Since Kodikian had accepted the plea bargain, the jury box sat empty, but the audience was full of journalists. Reporters from the
Denver Post,
the AP, the
Albuquerque Journal,
and the Boston papers—the
Globe
and the
Herald
—were all there, along with Kyle Marksteiner, the reporter who had been covering the story for the
Carlsbad Current-Argus
since the day after Kodikian was arrested. It was the biggest herd of newspeople the town had ever seen. Judge Forbes had allowed a pool video camera to be present in the courtroom, and outside two white satellite trucks gleamed on the edge of the courthouse lawn, announcing the hoopla to the cars passing by on Canal Street.
Dateline, 20/20,
and
Inside Edition
were all on hand—each planned to air features on the case, and unbeknownst to any of the other reporters, one of them already had a scoop.

A week earlier, Raffi had given the only interview he’d give about the case to
20/20’s
Connie Chung, who flew out to New Mexico and met with Kodikian and his family in Mitchell’s office.

“It was his idea, he wanted to do it,” Mitchell said of Raffi’s decision to talk. In what would be one of the most intense interviews Chung ever conducted, Raffi brought a cameraman, and two of Mitchell’s secretaries, to tears. Chung herself was also deeply moved but reserved judgment.

“There were people who came to conclusions,” Chung said, “but I couldn’t. For thirty years I’ve trained myself to try and be objective. If I do have a bias, I bend over backwards the other way. If I have a thought or opinion, I bend the other way. I believed the sheriff when I heard his argument, then I believed Raffi when I heard him…. But I’m awful,” she said with an apologetic laugh. “I always believe the last person I talked to.”

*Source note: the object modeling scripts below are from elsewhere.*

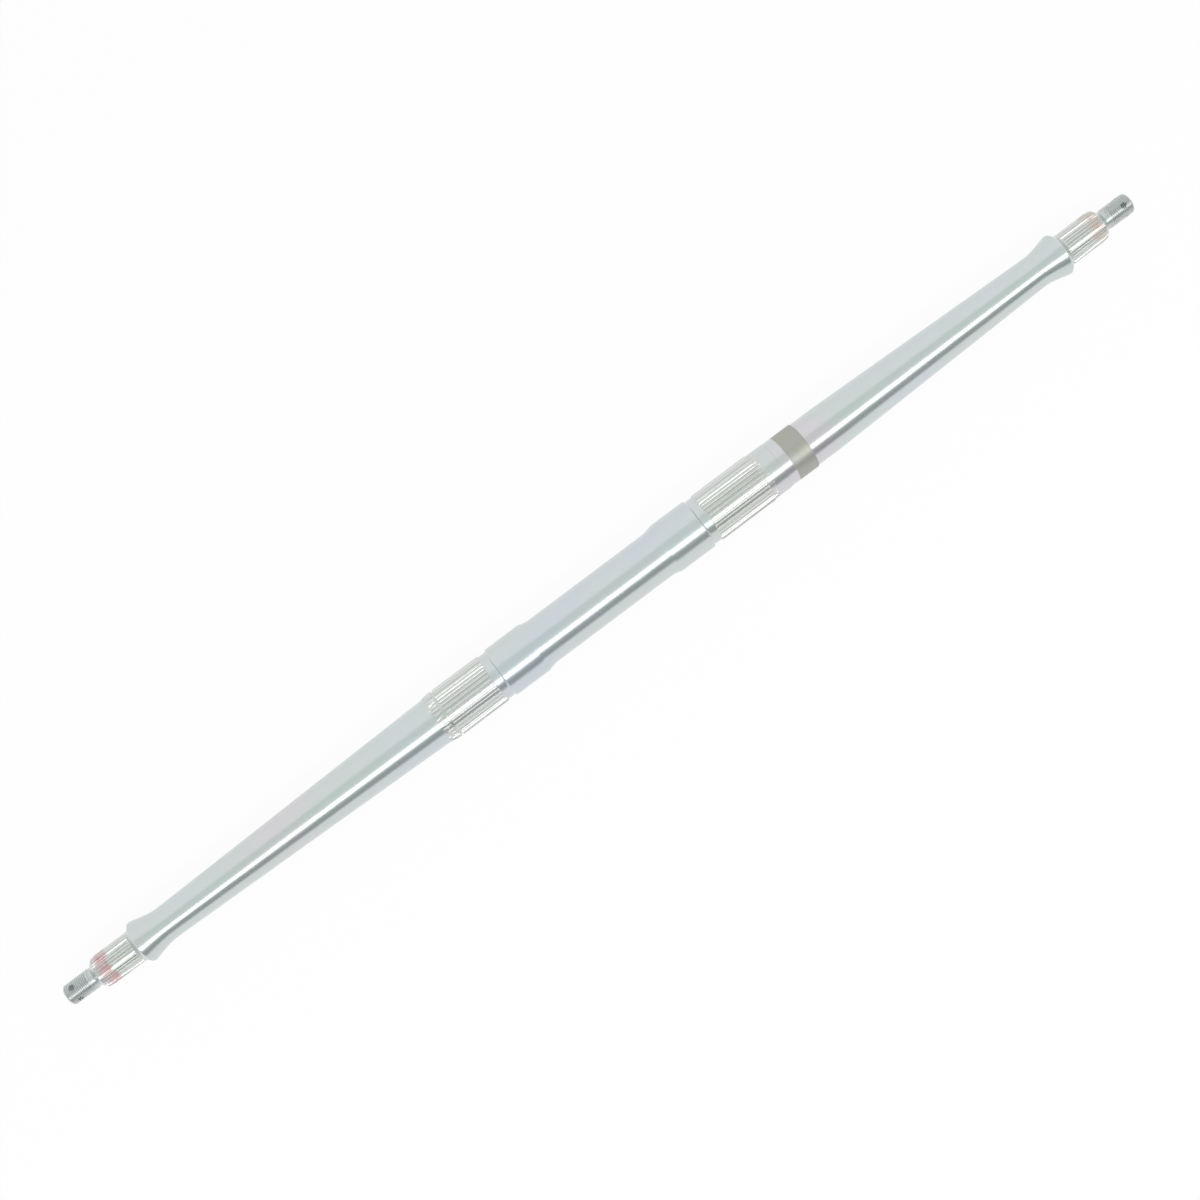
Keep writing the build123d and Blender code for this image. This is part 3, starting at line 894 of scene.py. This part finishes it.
def camera():
    aim = Vector(AIM) + PICTURE_RIGHT * AIM_ASIDE + PICTURE_UP * AIM_UP
    back = Vector((CAMERA_TILT, 0.0, 1.0)).normalized()
    right = PICTURE_UP.cross(back).normalized()
    up = back.cross(right)
    data = bpy.data.cameras.new("camera")
    data.lens = CAMERA_LENS
    data.sensor_width = 36.0
    data.clip_start = 0.01
    eye = bpy.data.objects.new("camera", data)
    eye.matrix_world = Matrix.Translation(aim + back * CAMERA_DISTANCE) @ Matrix(
        (right, up, back)
    ).transposed().to_4x4()
    bpy.context.scene.collection.objects.link(eye)
    bpy.context.scene.camera = eye


# ---------------------------------------------------------------------------
# The finished piece
# ---------------------------------------------------------------------------

def build_shaft():
    material = zinc_plated_steel()
    turned = turned_tree()
    threaded = thread_tree()
    wheel = wheel_spline()
    wheel_columns = WHEEL_TEETH * COLUMNS_A_TOOTH
    hub_columns = HUB_TEETH * COLUMNS_A_TOOTH
    lengths = [
        stub(threaded, -1, material),
        section(turned, mirrored(wheel), wheel_columns, material, WHEEL_TEETH, WHEEL_ROOT_WIDTH),
        section(turned, mirrored(arm(-1, LEFT_THICK_END)), PLAIN_COLUMNS, material),
        section(turned, left_hub(), hub_columns, material, HUB_TEETH, HUB_ROOT_WIDTH),
        section(turned, middle(), PLAIN_COLUMNS, material),
        section(turned, right_hub(), hub_columns, material, HUB_TEETH, HUB_ROOT_WIDTH),
        section(turned, arm(1, RIGHT_THICK_END), PLAIN_COLUMNS, material),
        section(turned, wheel, wheel_columns, material, WHEEL_TEETH, WHEEL_ROOT_WIDTH),
        stub(threaded, 1, material),
    ]
    shaft = drilled(joined(lengths), material)
    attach(shaft, "root")
    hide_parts("axle_shaft")


bpy.context.scene.view_settings.view_transform = "Standard"
build_shaft()
stage_sheet("floor", [(x, y, FLOOR_HEIGHT) for x, y in ((-4, -4), (4, -4), (4, 4), (-4, 4))], floor_finish())
card("dark_card", DARK_CARD_ANGLES, STUDIO_DISTANCE, card_finish("dark_card", DARK_CARD_COLOUR))
card("roof_card", ROOF_CARD_ANGLES, STUDIO_DISTANCE, card_finish("roof_card", ROOF_CARD_COLOUR))
strip_light()
room_light()
camera()
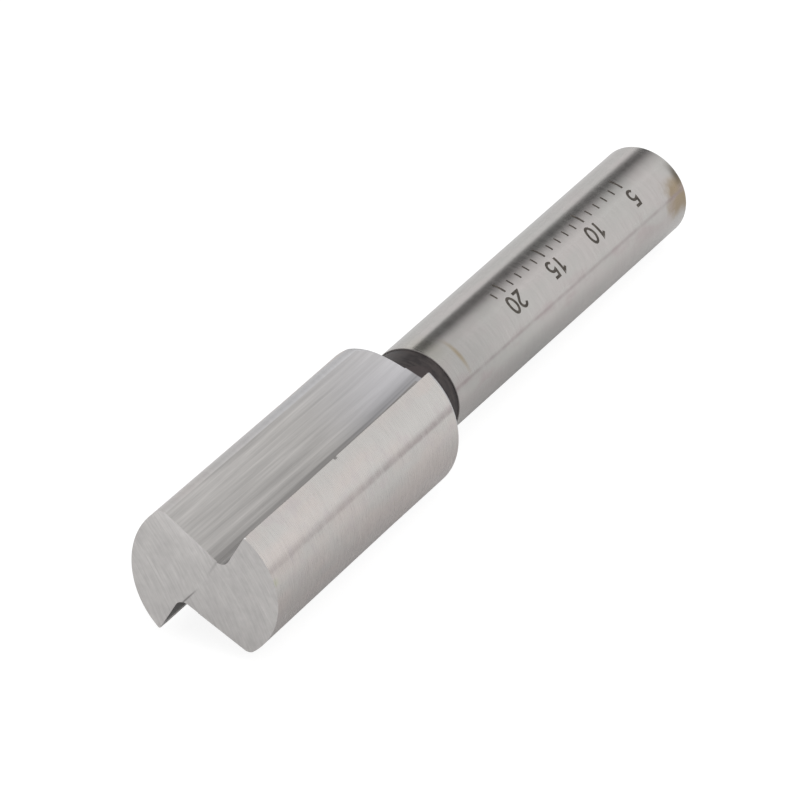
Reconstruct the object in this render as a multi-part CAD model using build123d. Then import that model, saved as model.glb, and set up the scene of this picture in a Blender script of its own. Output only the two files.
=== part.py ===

Chung was off on another story by the time the hearing started, but the rest of the reporters filled the front rows on the right side of the gallery, clutching their notepads and speculating as to the identities of the people across the aisle, behind Kodikian. A dozen friends and family members had come to support him, and there was a general understanding that no one else was welcome over there. Over time, their collective vow not to speak to the media had hardened into something close to disdain, despite—or perhaps because of—the obvious irony of Kodikian himself being a journalist. Judge Forbes called the court to order, and asked Kodikian to approach the podium.

The judge was a methodical and careful man who fully believed that there was no better alternative to justice than a rigorous trial by jury. He knew that Kodikian’s punishment was one of the most difficult legal decisions in the history of the state and had no desire to make it on his own. As he explained the rights Kodikian was surrendering by pleading no contest to second-degree murder,
he emphasized the gravity of leaving his fate up to a single judge. When he was finished, he looked long and hard at Kodikian, almost as if expecting him to change his mind.

“Now that I have gone through those constitutional rights that you’re waiving … do you
still
want to continue in this no-contest plea?” he asked.

“My lawyer, Mr. Mitchell, has advised me that this would be the best path to take,” Kodikian said, hesitating to acknowledge his own complicity in the plea. Then, after the slightest pause, he quickly blurted out, “Yes, sir.”

Lance Mattson, the ranger who had found Kodikian on the afternoon of August 8, was the prosecution’s first witness. He took the stand in his ranger’s uniform and described how he had learned of the missing hikers, gone down into the canyon, and encountered Kodikian lying alone in the tent. He recalled Kodikian asking him for water and pointing to the pile of rocks where Coughlin’s body was buried, then described turning up the stone that revealed Coughlin’s shirt-covered face. As he told of treating Kodikian, and the conversation they had while in the canyon, Deputy District Attorney Les Williams narrowed in on what would be his main contention throughout the hearing—that Kodikian had been fully aware of his own actions.

“So what would you say his mental state was from the time that you found him to the point that we’re talking about right now?” Williams asked.

“Through my examinations and with my level of training I did feel he was dehydrated,” Mattson replied. “The only evidence to
give me any idea of mental state was whenever I asked a question Mr. Kodikian was slow in responding, like he was thinking about it. But every question I asked he produced an answer. ‘Where is your identification?’ He thought about it and produced it. He knew what I was saying and I knew exactly what he was saying.”

Williams finished with him a few minutes later, ending his examination by having Mattson recall Kodikian’s statements about how he and Coughlin had attempted to kill themselves, failing because their “knives were too dull.” After the prosecutor relinquished the podium, there was a sense among the reporters that the ranger’s testimony—filled with qualifiers and far more guarded than anyone had expected—had done more for the defense than for the prosecution.

Gary Mitchell took his time cross-examining the ranger. Addressing him by his first name, he used Mattson as an expert on the general features of the park, deferring to his backcountry knowledge. His informal, supportive tone seemed to bring the ranger into a more conversational mode, and soon Mitchell was homing in on the park’s policies.

“Now, as part of the preparation, or the availability of water at the National Park Service at Carlsbad, do they sell water there?” he asked the ranger.

“The concession there, the restaurant there, does sell water in small containers.”

“A dollar thirty-eight for a pint of water?”